Razer Naga Hex review: great for gaming, not much else

The Naga Hex, Razer’s latest addition to its line of high-end gaming mice, both impresses and frustrates out of the box. With a bit of customisation you can get what you want from the mouse, but for its price tag you’d expect it to be a more streamlined experience.

The look and feel

The Hex is the follow-up to the Naga, an epic mouse designed for MMOs fitted with a 12 button thumb-grid. It looked like you could make a phone call on the Naga if you wanted to. The Hex strips that grid down to six buttons, and places them in a hexagonal shape. This simpler design is made for MOBA and action-RPGs, I wonder if the mouse would spontaneously combust if you tried to play other games with it?

Upon first look the Hex is a great-looking mouse, arguably better looking than the Naga. A glossy plastic covers the top, while matte is there for your thumb and ring finger to nestle upon on the sides.

Besides the six hexagonal mechanical buttons on the left, there is your standard left and right mouse buttons, as well as scroll wheel and forward-backward buttons placed behind the wheel. There are 11 buttons overall at your disposal.

When switched on, the wheel and Razer logo light up to a ruby red. This, combined with the plastic gloss and matte, is complemented by some smooth curves making the Hex one of the best looking mice in the Razer line.

Depending on the grip you use for gaming, you’re either going to love the Hex, or find it somewhat awkward — not to point it being unusable however. The claw grip is most comfortable, followed by the palm and fingertip grips in my opinion because of the pregnant ‘belly’ of the Hex.

The mouse feels good to the touch, and I particularly liked its physical weight. It’s a pity, you couldn’t customise it, but perhaps the Ouroboros has just spoilt us.

The mechanical buttons are assigned to your numerical keys in ‘Basic’ mode (or numpad in ‘Advanced’ mode) and are ordered one-three and then six-four. This positioning makes your grip key, especially for six-four which are towards the back end of the mouse, a touch hard to reach. If you can reach them though, they feel fantastic – responsive and sensitive – like you could click them forever or “10 000 clicks!” (according to the box).
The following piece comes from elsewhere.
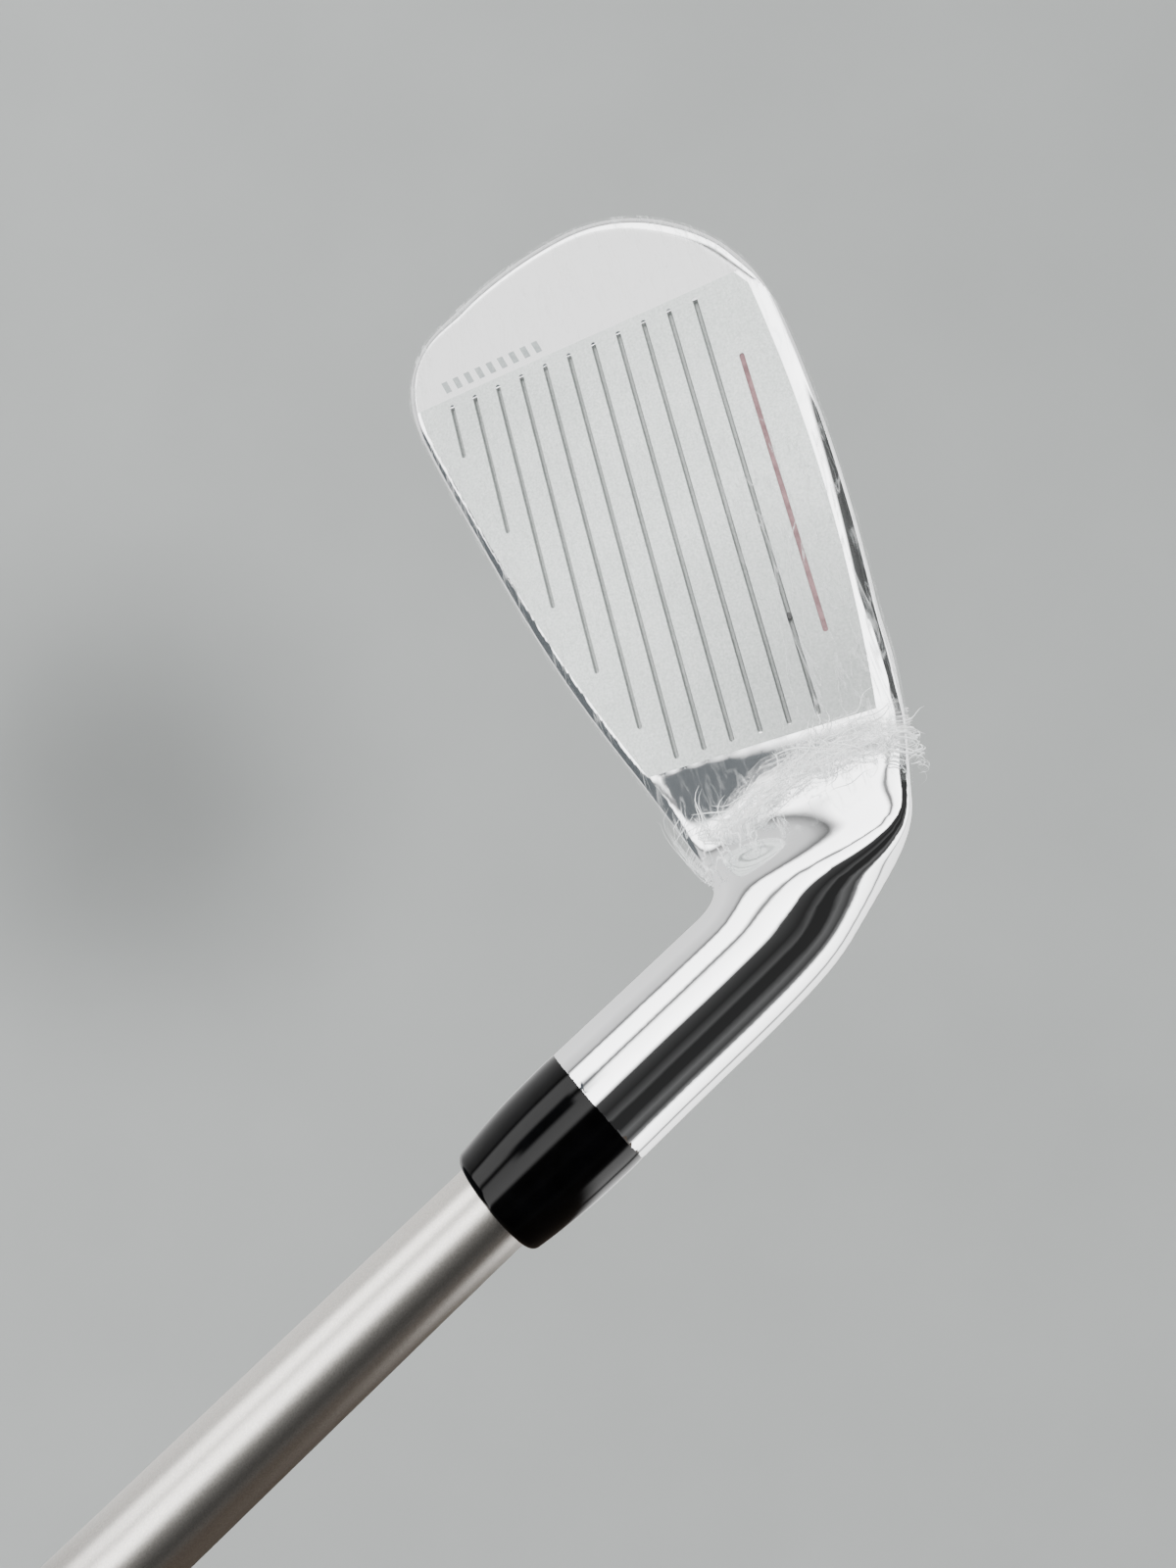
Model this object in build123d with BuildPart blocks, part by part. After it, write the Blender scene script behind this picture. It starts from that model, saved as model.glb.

The rest of the buttons also feel great, and at 5600 dpi this is a seriously accurate mouse.

More than a feeling

The Hex performs well in all its intended genres, plus one more. I tested it in DOTA 2, Diablo 3 and Team Fortress 2 for good measure. There is a slight learning curve and you will press the wrong buttons (a lot), using the wrong powers unfortunately. However the Hex does save you microseconds once you get the hang of it.

I found it most useful for Diablo, as the game doesn’t punish you for using the wrong powers as much as say DOTA 2, but that is a practice thing. On Team Fortress 2, the thumb grid almost works as well as a mouse-wheel to scroll through weapons, but just from a performance point of view, the sensitivity and accuracy is great for FPS.

I personally found ‘Advanced’ mode to be slower than using the actual numpad on the keyboard… I’m not sure what it is, but maybe it has something to do with humans having two hands.

Customise this

Synapse 2.0 — Razer’s impressive software — comes in tow with the Hex. Synapse can be used to create profiles (for different games and applications), assign buttons, change the dpi and acceleration as well as controlling the lights and macros. Synapse is key to getting the most out of the Hex, but it also raises my greatest frustration with the mouse: no LOCK function.

Due to the sensitivity of the mechanical thumb grid, you will find yourself pushing the buttons ALL the time, in-game, out of game, it’s impossible not to accidentally press them. Now it’s not a huge problem when playing MOBAs and action-RPGs especially because you are consciously using the buttons, but when using the mouse in other applications, such as Microsoft Word, Photoshop or web-browsing it is annoying to the point of wanting to throw the mouse out of the window.

The first draft of this review was scattered with binary. It’s annoying. The best way around this is to switch the mouse to ‘Advanced’ mode and turn off NUMLOCK on your keyboard. Even that changes the placement of your cursor though, so it’s not a real fix. You could go into Synapse and assign profiles to all the applications you use, but what a chore. The Hex was designed for MOBA and action-RPGs, but for US$70 I would like to be able to use it with other applications too. A simple LOCK function for the thumb grid is all it would take.

It’s just a game

The Hex is a great gaming mouse, it works really well for the genres it was advertised to suit, and it’s a really beautiful and accurate mouse otherwise. However, it is a frustrating experience when using it with other applications. If you are a big MOBA or action-RPG gamer and you’re willing to put up with customising ad nauseam, then by all means the Hex will be the only mouse you will ever need. For the rest of us, I hope Razer keeps in mind that people who use their peripheries also need a design that is functional outside of just niche genres of games. I don’t think that is too much to ask.